Write out the whole listing again, exactly.

### DATA SEGMENT
=-=-=-=-=
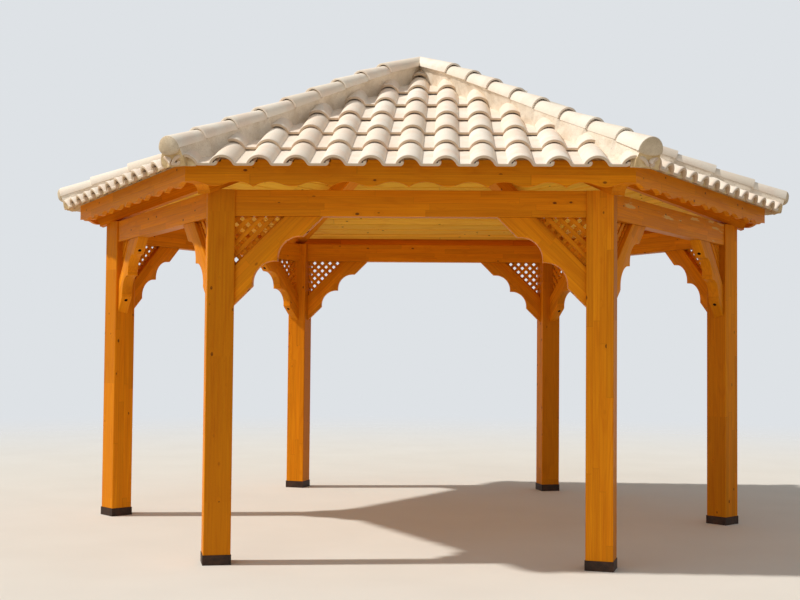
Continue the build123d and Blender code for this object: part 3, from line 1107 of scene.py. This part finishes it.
def make_lattices(place, angle):
    piece = Piece(angle + 7)
    top = beam_bottom - seat_gap
    reach = (brace_inner_leg - seat_gap / diagonal) * diagonal
    count = math.ceil(reach / strip_pitch)
    for side in (-1, 1):
        corner = Vector((side * corner_x, top))
        inwards = Vector((-side * diagonal, -diagonal))
        brace_edge = corner + inwards * reach
        point, facing = post_face(side)
        for along_brace in (True, False):
            near = -plan_apothem - strip_thickness if along_brace else -plan_apothem
            for number in range(0 if along_brace else -count, count + 1):
                if along_brace:
                    middle = corner + inwards * (reach - number * strip_pitch)
                    line = Vector((side * diagonal, -diagonal))
                else:
                    middle = corner + inwards * reach / 2
                    middle += Vector((-side * diagonal, diagonal)) * number * strip_pitch
                    line = inwards
                across = Vector((-line.y, line.x)) * strip_width / 2
                ahead = line * reach * 1.6
                outline = [middle - ahead - across, middle + ahead - across]
                outline += [middle + ahead + across, middle - ahead + across]
                outline = clip(outline, corner, Vector((0, -1)))
                outline = clip(outline, brace_edge, -inwards) if outline else outline
                if len(outline) < 3:
                    continue
                part = plank([tuple(p) for p in outline], near + 0.0001, near + strip_thickness - 0.0001)
                cut(part, point, -facing)
                if not part.faces:
                    continue
                ease(part, 0.0012, 1)
                grain = Vector((line.x, 0, line.y))
                stack = Vector((-line.y, 0, line.x))
                start = Vector((middle.x, near, middle.y)) - stack * 0.02
                piece.add(part, grain_frame(grain, stack, start))
    name = f"lattice_strips_{place}"
    piece.finish(name, angle - front_angle, [strip_wood], [f"lattice_{place}"])


for place, angle in bay_angles.items():
    make_braces(place, angle)
    make_lattices(place, angle)


# Floor, camera and light

def make_floor():
    shader = Shader("pale_floor")
    place = shader.node("TexCoord", output="Object")
    mottle = shader.noise(place, 1.4, 4.0)
    made = shader.mix(mottle, colour(226, 222, 214), colour(216, 211, 202))
    shader.coat(made, 0.9, 0.1)
    distance = shader.node("VectorMath", {0: place}, output="Value", operation="LENGTH")
    fade = shader.span(distance, 3.6, 14.0)
    clear = shader.node("BsdfTransparent")
    both = shader.node("MixShader", {0: fade, 1: shader.surface.outputs[0], 2: clear})
    output = shader.tree.nodes["Material Output"]
    shader.feed(output.inputs["Surface"], both)
    disc = bmesh.new()
    bmesh.ops.create_circle(disc, cap_ends=True, segments=96, radius=18.0)
    mesh = bpy.data.meshes.new("floor")
    disc.to_mesh(mesh)
    disc.free()
    mesh.materials.append(shader.material)
    add_object("floor", mesh)


def make_camera():
    """Camera of the photograph, from a fit to the posts, beams, fascia corners and peak."""
    place = Vector((0.2392, -9.1400, 1.2875))
    yaw, pitch, roll = (math.radians(value) for value in (-2.343, 2.109, 0.517))
    focal_pixels = 1224.2
    image_width = 800
    forward = Vector((math.sin(yaw) * math.cos(pitch), math.cos(yaw) * math.cos(pitch), math.sin(pitch)))
    level = Vector((math.cos(yaw), -math.sin(yaw), 0))
    upright = level.cross(forward)
    right = level * math.cos(roll) + upright * math.sin(roll)
    above = upright * math.cos(roll) - level * math.sin(roll)
    camera = add_object("camera", bpy.data.cameras.new("camera"))
    axes = Matrix((right, above, -forward)).transposed().to_4x4()
    camera.matrix_world = Matrix.Translation(place) @ axes
    camera.data.lens = focal_pixels * camera.data.sensor_width / image_width
    bpy.context.scene.camera = camera


def make_light():
    world = bpy.data.worlds.new("studio")
    bpy.context.scene.world = world
    world.use_nodes = True
    tree = world.node_tree
    link = tree.links.new
    soft = tree.nodes["Background"]
    soft.inputs["Color"].default_value = (1.0, 1.0, 1.0, 1.0)
    soft.inputs["Strength"].default_value = 0.34
    backdrop = tree.nodes.new("ShaderNodeBackground")
    backdrop.inputs["Color"].default_value = colour(222, 226, 230)
    path = tree.nodes.new("ShaderNodeLightPath")
    seen = path.outputs["Is Camera Ray"]
    for ray in ("Is Glossy Ray", "Is Transmission Ray"):
        either = tree.nodes.new("ShaderNodeMath")
        either.operation = "ADD"
        either.use_clamp = True
        link(seen, either.inputs[0])
        link(path.outputs[ray], either.inputs[1])
        seen = either.outputs[0]
    both = tree.nodes.new("ShaderNodeMixShader")
    link(seen, both.inputs[0])
    link(soft.outputs[0], both.inputs[1])
    link(backdrop.outputs[0], both.inputs[2])
    link(both.outputs[0], tree.nodes["World Output"].inputs["Surface"])

    add_sun("key", Vector((-0.662, -0.086, 0.745)), 3.1, 2, (1.0, 0.965, 0.91))
    add_sun("fill", Vector((-0.45, -0.80, 0.40)), 0.41, 60, (1.0, 0.98, 0.95))


def add_sun(name, source, energy, angle, tint):
    """Distant lamp whose light comes from a direction, softened over an angle in degrees."""
    lamp = bpy.data.lights.new(name, "SUN")
    lamp.energy = energy
    lamp.angle = math.radians(angle)
    lamp.color = tint
    add_object(name, lamp).rotation_euler = source.to_track_quat("Z", "Y").to_euler()


make_floor()
make_camera()
make_light()
bpy.context.scene.view_settings.view_transform = "Standard"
=-=-=-=-=
### EXERCISE ANSWER
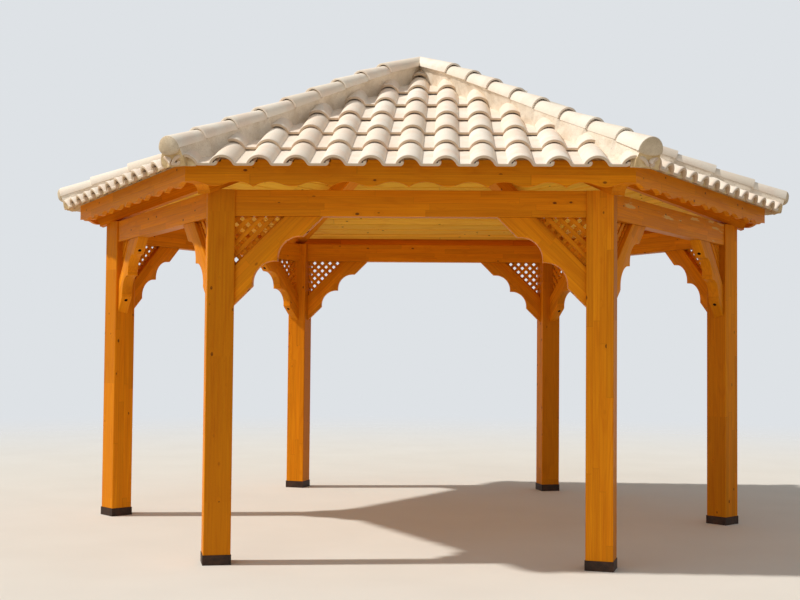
Continue the build123d and Blender code for this object: part 3, from line 1107 of scene.py. This part finishes it.
def make_lattices(place, angle):
    piece = Piece(angle + 7)
    top = beam_bottom - seat_gap
    reach = (brace_inner_leg - seat_gap / diagonal) * diagonal
    count = math.ceil(reach / strip_pitch)
    for side in (-1, 1):
        corner = Vector((side * corner_x, top))
        inwards = Vector((-side * diagonal, -diagonal))
        brace_edge = corner + inwards * reach
        point, facing = post_face(side)
        for along_brace in (True, False):
            near = -plan_apothem - strip_thickness if along_brace else -plan_apothem
            for number in range(0 if along_brace else -count, count + 1):
                if along_brace:
                    middle = corner + inwards * (reach - number * strip_pitch)
                    line = Vector((side * diagonal, -diagonal))
                else:
                    middle = corner + inwards * reach / 2
                    middle += Vector((-side * diagonal, diagonal)) * number * strip_pitch
                    line = inwards
                across = Vector((-line.y, line.x)) * strip_width / 2
                ahead = line * reach * 1.6
                outline = [middle - ahead - across, middle + ahead - across]
                outline += [middle + ahead + across, middle - ahead + across]
                outline = clip(outline, corner, Vector((0, -1)))
                outline = clip(outline, brace_edge, -inwards) if outline else outline
                if len(outline) < 3:
                    continue
                part = plank([tuple(p) for p in outline], near + 0.0001, near + strip_thickness - 0.0001)
                cut(part, point, -facing)
                if not part.faces:
                    continue
                ease(part, 0.0012, 1)
                grain = Vector((line.x, 0, line.y))
                stack = Vector((-line.y, 0, line.x))
                start = Vector((middle.x, near, middle.y)) - stack * 0.02
                piece.add(part, grain_frame(grain, stack, start))
    name = f"lattice_strips_{place}"
    piece.finish(name, angle - front_angle, [strip_wood], [f"lattice_{place}"])


for place, angle in bay_angles.items():
    make_braces(place, angle)
    make_lattices(place, angle)


# Floor, camera and light

def make_floor():
    shader = Shader("pale_floor")
    place = shader.node("TexCoord", output="Object")
    mottle = shader.noise(place, 1.4, 4.0)
    made = shader.mix(mottle, colour(226, 222, 214), colour(216, 211, 202))
    shader.coat(made, 0.9, 0.1)
    distance = shader.node("VectorMath", {0: place}, output="Value", operation="LENGTH")
    fade = shader.span(distance, 3.6, 14.0)
    clear = shader.node("BsdfTransparent")
    both = shader.node("MixShader", {0: fade, 1: shader.surface.outputs[0], 2: clear})
    output = shader.tree.nodes["Material Output"]
    shader.feed(output.inputs["Surface"], both)
    disc = bmesh.new()
    bmesh.ops.create_circle(disc, cap_ends=True, segments=96, radius=18.0)
    mesh = bpy.data.meshes.new("floor")
    disc.to_mesh(mesh)
    disc.free()
    mesh.materials.append(shader.material)
    add_object("floor", mesh)


def make_camera():
    """Camera of the photograph, from a fit to the posts, beams, fascia corners and peak."""
    place = Vector((0.2392, -9.1400, 1.2875))
    yaw, pitch, roll = (math.radians(value) for value in (-2.343, 2.109, 0.517))
    focal_pixels = 1224.2
    image_width = 800
    forward = Vector((math.sin(yaw) * math.cos(pitch), math.cos(yaw) * math.cos(pitch), math.sin(pitch)))
    level = Vector((math.cos(yaw), -math.sin(yaw), 0))
    upright = level.cross(forward)
    right = level * math.cos(roll) + upright * math.sin(roll)
    above = upright * math.cos(roll) - level * math.sin(roll)
    camera = add_object("camera", bpy.data.cameras.new("camera"))
    axes = Matrix((right, above, -forward)).transposed().to_4x4()
    camera.matrix_world = Matrix.Translation(place) @ axes
    camera.data.lens = focal_pixels * camera.data.sensor_width / image_width
    bpy.context.scene.camera = camera


def make_light():
    world = bpy.data.worlds.new("studio")
    bpy.context.scene.world = world
    world.use_nodes = True
    tree = world.node_tree
    link = tree.links.new
    soft = tree.nodes["Background"]
    soft.inputs["Color"].default_value = (1.0, 1.0, 1.0, 1.0)
    soft.inputs["Strength"].default_value = 0.34
    backdrop = tree.nodes.new("ShaderNodeBackground")
    backdrop.inputs["Color"].default_value = colour(222, 226, 230)
    path = tree.nodes.new("ShaderNodeLightPath")
    seen = path.outputs["Is Camera Ray"]
    for ray in ("Is Glossy Ray", "Is Transmission Ray"):
        either = tree.nodes.new("ShaderNodeMath")
        either.operation = "ADD"
        either.use_clamp = True
        link(seen, either.inputs[0])
        link(path.outputs[ray], either.inputs[1])
        seen = either.outputs[0]
    both = tree.nodes.new("ShaderNodeMixShader")
    link(seen, both.inputs[0])
    link(soft.outputs[0], both.inputs[1])
    link(backdrop.outputs[0], both.inputs[2])
    link(both.outputs[0], tree.nodes["World Output"].inputs["Surface"])

    add_sun("key", Vector((-0.662, -0.086, 0.745)), 3.1, 2, (1.0, 0.965, 0.91))
    add_sun("fill", Vector((-0.45, -0.80, 0.40)), 0.41, 60, (1.0, 0.98, 0.95))


def add_sun(name, source, energy, angle, tint):
    """Distant lamp whose light comes from a direction, softened over an angle in degrees."""
    lamp = bpy.data.lights.new(name, "SUN")
    lamp.energy = energy
    lamp.angle = math.radians(angle)
    lamp.color = tint
    add_object(name, lamp).rotation_euler = source.to_track_quat("Z", "Y").to_euler()


make_floor()
make_camera()
make_light()
bpy.context.scene.view_settings.view_transform = "Standard"